• [Instructions to follow] Return the full material exactly.
******************************
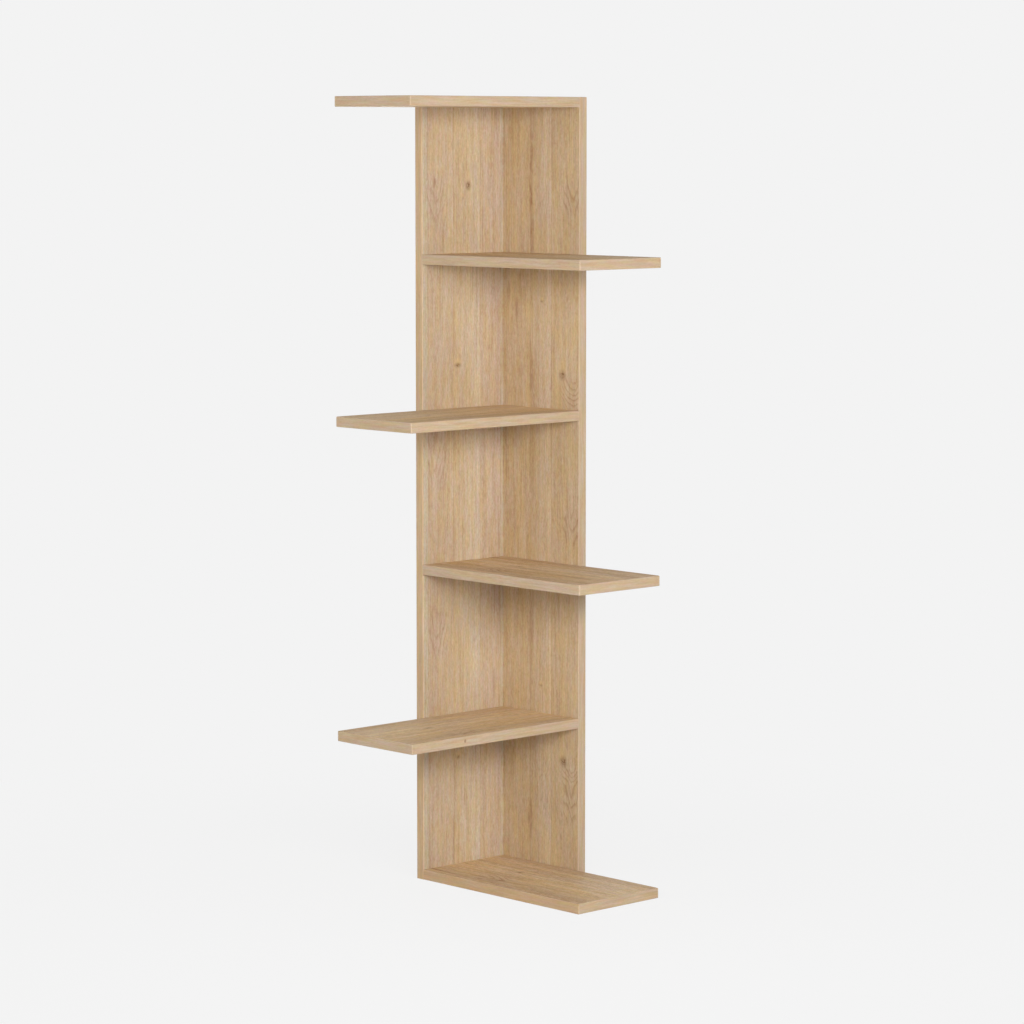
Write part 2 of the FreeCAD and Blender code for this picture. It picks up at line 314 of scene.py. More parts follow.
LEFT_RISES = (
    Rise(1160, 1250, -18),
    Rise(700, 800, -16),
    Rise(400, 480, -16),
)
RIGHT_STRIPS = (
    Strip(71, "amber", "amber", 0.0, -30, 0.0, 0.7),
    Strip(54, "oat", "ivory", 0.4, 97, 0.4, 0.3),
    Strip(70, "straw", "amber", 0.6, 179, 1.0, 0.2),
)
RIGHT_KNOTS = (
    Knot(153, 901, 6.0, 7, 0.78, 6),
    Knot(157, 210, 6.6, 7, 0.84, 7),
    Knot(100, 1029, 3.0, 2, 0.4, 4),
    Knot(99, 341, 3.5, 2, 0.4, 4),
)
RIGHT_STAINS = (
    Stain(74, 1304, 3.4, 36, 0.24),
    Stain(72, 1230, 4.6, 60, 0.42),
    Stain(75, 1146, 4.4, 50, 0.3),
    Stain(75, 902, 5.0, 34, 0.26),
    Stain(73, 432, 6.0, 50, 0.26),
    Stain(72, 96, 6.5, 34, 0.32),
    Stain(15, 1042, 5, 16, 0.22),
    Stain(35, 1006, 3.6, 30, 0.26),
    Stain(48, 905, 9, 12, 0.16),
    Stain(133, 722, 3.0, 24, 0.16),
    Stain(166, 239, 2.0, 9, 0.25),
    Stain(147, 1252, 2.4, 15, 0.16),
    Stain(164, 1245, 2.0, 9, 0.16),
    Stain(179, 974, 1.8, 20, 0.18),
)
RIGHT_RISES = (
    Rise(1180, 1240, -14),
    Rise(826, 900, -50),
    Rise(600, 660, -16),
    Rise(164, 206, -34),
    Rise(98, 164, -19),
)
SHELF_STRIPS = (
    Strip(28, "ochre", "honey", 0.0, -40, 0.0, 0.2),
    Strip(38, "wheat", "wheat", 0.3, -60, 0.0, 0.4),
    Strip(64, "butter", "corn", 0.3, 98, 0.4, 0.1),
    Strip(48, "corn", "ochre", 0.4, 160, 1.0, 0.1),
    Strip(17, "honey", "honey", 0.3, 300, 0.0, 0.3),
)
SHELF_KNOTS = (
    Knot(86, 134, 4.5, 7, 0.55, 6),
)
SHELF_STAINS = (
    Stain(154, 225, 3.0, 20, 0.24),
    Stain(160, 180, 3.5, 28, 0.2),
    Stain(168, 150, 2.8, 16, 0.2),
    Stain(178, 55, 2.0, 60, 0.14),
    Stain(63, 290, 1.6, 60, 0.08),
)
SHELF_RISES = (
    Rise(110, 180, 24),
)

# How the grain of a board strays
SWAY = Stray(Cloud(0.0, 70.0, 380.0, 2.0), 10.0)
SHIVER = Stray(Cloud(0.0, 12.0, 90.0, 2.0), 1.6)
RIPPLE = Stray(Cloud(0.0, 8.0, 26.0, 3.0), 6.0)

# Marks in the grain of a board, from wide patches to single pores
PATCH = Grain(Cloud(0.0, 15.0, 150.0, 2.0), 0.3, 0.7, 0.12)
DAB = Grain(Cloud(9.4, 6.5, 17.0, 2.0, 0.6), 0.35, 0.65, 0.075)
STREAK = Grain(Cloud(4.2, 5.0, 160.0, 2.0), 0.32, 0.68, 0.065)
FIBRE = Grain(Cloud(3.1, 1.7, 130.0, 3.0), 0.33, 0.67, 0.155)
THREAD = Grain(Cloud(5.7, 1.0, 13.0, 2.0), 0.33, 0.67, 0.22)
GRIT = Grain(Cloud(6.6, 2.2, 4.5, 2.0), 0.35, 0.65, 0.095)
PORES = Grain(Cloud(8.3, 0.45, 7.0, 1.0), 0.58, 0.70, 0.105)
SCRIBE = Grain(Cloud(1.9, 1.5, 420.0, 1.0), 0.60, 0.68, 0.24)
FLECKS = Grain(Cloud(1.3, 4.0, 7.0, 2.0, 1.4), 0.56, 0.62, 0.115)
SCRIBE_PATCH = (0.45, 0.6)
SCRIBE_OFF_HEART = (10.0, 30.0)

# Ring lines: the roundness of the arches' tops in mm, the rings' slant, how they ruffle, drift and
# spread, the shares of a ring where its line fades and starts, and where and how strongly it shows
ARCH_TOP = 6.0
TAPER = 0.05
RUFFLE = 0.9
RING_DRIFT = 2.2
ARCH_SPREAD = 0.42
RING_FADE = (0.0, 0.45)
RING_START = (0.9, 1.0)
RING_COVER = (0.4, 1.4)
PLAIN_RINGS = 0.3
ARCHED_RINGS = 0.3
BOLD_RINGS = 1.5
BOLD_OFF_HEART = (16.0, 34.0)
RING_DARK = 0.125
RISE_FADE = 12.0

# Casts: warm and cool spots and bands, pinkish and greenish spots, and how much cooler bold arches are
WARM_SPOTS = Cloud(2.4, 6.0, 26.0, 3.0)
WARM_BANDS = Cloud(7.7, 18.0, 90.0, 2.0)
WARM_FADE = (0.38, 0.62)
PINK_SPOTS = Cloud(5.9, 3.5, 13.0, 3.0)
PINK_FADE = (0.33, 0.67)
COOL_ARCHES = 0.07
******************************
• [Response]
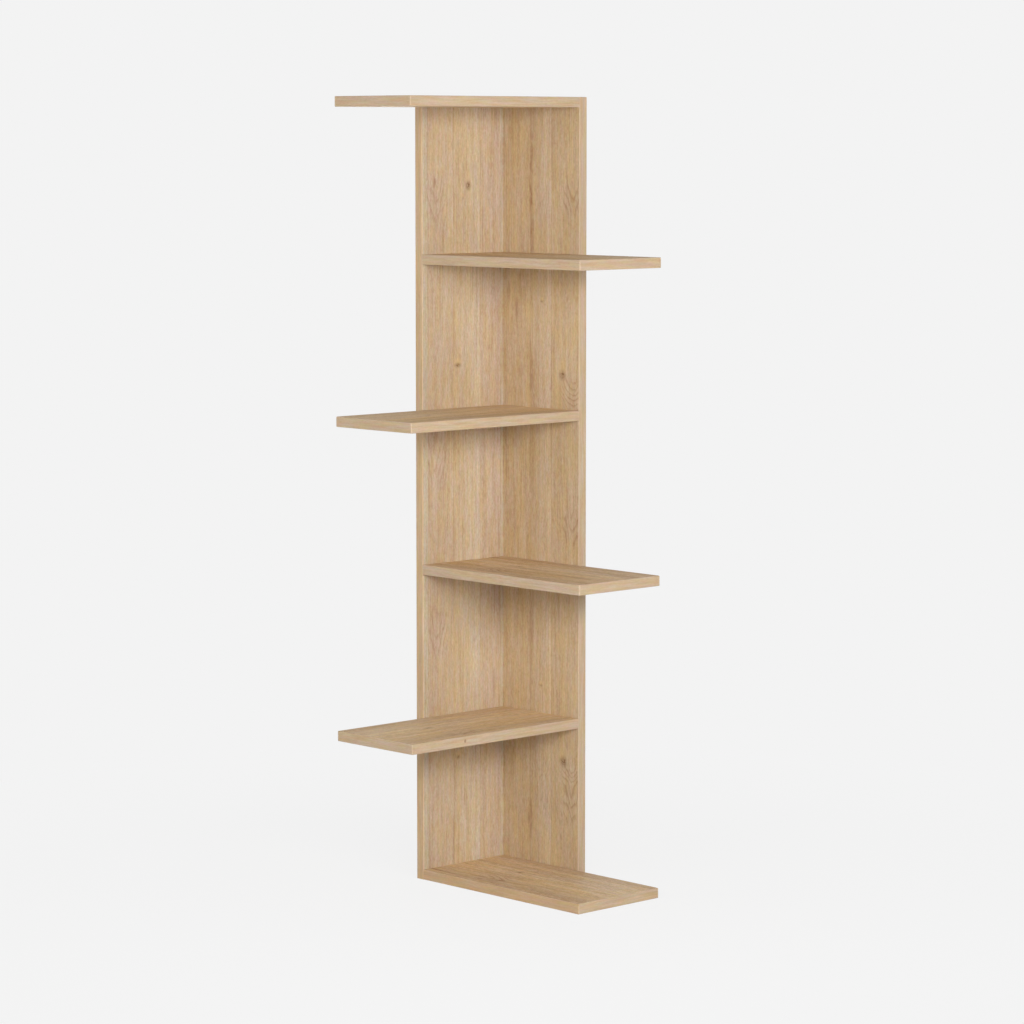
Write part 2 of the FreeCAD and Blender code for this picture. It picks up at line 314 of scene.py. More parts follow.
LEFT_RISES = (
    Rise(1160, 1250, -18),
    Rise(700, 800, -16),
    Rise(400, 480, -16),
)
RIGHT_STRIPS = (
    Strip(71, "amber", "amber", 0.0, -30, 0.0, 0.7),
    Strip(54, "oat", "ivory", 0.4, 97, 0.4, 0.3),
    Strip(70, "straw", "amber", 0.6, 179, 1.0, 0.2),
)
RIGHT_KNOTS = (
    Knot(153, 901, 6.0, 7, 0.78, 6),
    Knot(157, 210, 6.6, 7, 0.84, 7),
    Knot(100, 1029, 3.0, 2, 0.4, 4),
    Knot(99, 341, 3.5, 2, 0.4, 4),
)
RIGHT_STAINS = (
    Stain(74, 1304, 3.4, 36, 0.24),
    Stain(72, 1230, 4.6, 60, 0.42),
    Stain(75, 1146, 4.4, 50, 0.3),
    Stain(75, 902, 5.0, 34, 0.26),
    Stain(73, 432, 6.0, 50, 0.26),
    Stain(72, 96, 6.5, 34, 0.32),
    Stain(15, 1042, 5, 16, 0.22),
    Stain(35, 1006, 3.6, 30, 0.26),
    Stain(48, 905, 9, 12, 0.16),
    Stain(133, 722, 3.0, 24, 0.16),
    Stain(166, 239, 2.0, 9, 0.25),
    Stain(147, 1252, 2.4, 15, 0.16),
    Stain(164, 1245, 2.0, 9, 0.16),
    Stain(179, 974, 1.8, 20, 0.18),
)
RIGHT_RISES = (
    Rise(1180, 1240, -14),
    Rise(826, 900, -50),
    Rise(600, 660, -16),
    Rise(164, 206, -34),
    Rise(98, 164, -19),
)
SHELF_STRIPS = (
    Strip(28, "ochre", "honey", 0.0, -40, 0.0, 0.2),
    Strip(38, "wheat", "wheat", 0.3, -60, 0.0, 0.4),
    Strip(64, "butter", "corn", 0.3, 98, 0.4, 0.1),
    Strip(48, "corn", "ochre", 0.4, 160, 1.0, 0.1),
    Strip(17, "honey", "honey", 0.3, 300, 0.0, 0.3),
)
SHELF_KNOTS = (
    Knot(86, 134, 4.5, 7, 0.55, 6),
)
SHELF_STAINS = (
    Stain(154, 225, 3.0, 20, 0.24),
    Stain(160, 180, 3.5, 28, 0.2),
    Stain(168, 150, 2.8, 16, 0.2),
    Stain(178, 55, 2.0, 60, 0.14),
    Stain(63, 290, 1.6, 60, 0.08),
)
SHELF_RISES = (
    Rise(110, 180, 24),
)

# How the grain of a board strays
SWAY = Stray(Cloud(0.0, 70.0, 380.0, 2.0), 10.0)
SHIVER = Stray(Cloud(0.0, 12.0, 90.0, 2.0), 1.6)
RIPPLE = Stray(Cloud(0.0, 8.0, 26.0, 3.0), 6.0)

# Marks in the grain of a board, from wide patches to single pores
PATCH = Grain(Cloud(0.0, 15.0, 150.0, 2.0), 0.3, 0.7, 0.12)
DAB = Grain(Cloud(9.4, 6.5, 17.0, 2.0, 0.6), 0.35, 0.65, 0.075)
STREAK = Grain(Cloud(4.2, 5.0, 160.0, 2.0), 0.32, 0.68, 0.065)
FIBRE = Grain(Cloud(3.1, 1.7, 130.0, 3.0), 0.33, 0.67, 0.155)
THREAD = Grain(Cloud(5.7, 1.0, 13.0, 2.0), 0.33, 0.67, 0.22)
GRIT = Grain(Cloud(6.6, 2.2, 4.5, 2.0), 0.35, 0.65, 0.095)
PORES = Grain(Cloud(8.3, 0.45, 7.0, 1.0), 0.58, 0.70, 0.105)
SCRIBE = Grain(Cloud(1.9, 1.5, 420.0, 1.0), 0.60, 0.68, 0.24)
FLECKS = Grain(Cloud(1.3, 4.0, 7.0, 2.0, 1.4), 0.56, 0.62, 0.115)
SCRIBE_PATCH = (0.45, 0.6)
SCRIBE_OFF_HEART = (10.0, 30.0)

# Ring lines: the roundness of the arches' tops in mm, the rings' slant, how they ruffle, drift and
# spread, the shares of a ring where its line fades and starts, and where and how strongly it shows
ARCH_TOP = 6.0
TAPER = 0.05
RUFFLE = 0.9
RING_DRIFT = 2.2
ARCH_SPREAD = 0.42
RING_FADE = (0.0, 0.45)
RING_START = (0.9, 1.0)
RING_COVER = (0.4, 1.4)
PLAIN_RINGS = 0.3
ARCHED_RINGS = 0.3
BOLD_RINGS = 1.5
BOLD_OFF_HEART = (16.0, 34.0)
RING_DARK = 0.125
RISE_FADE = 12.0

# Casts: warm and cool spots and bands, pinkish and greenish spots, and how much cooler bold arches are
WARM_SPOTS = Cloud(2.4, 6.0, 26.0, 3.0)
WARM_BANDS = Cloud(7.7, 18.0, 90.0, 2.0)
WARM_FADE = (0.38, 0.62)
PINK_SPOTS = Cloud(5.9, 3.5, 13.0, 3.0)
PINK_FADE = (0.33, 0.67)
COOL_ARCHES = 0.07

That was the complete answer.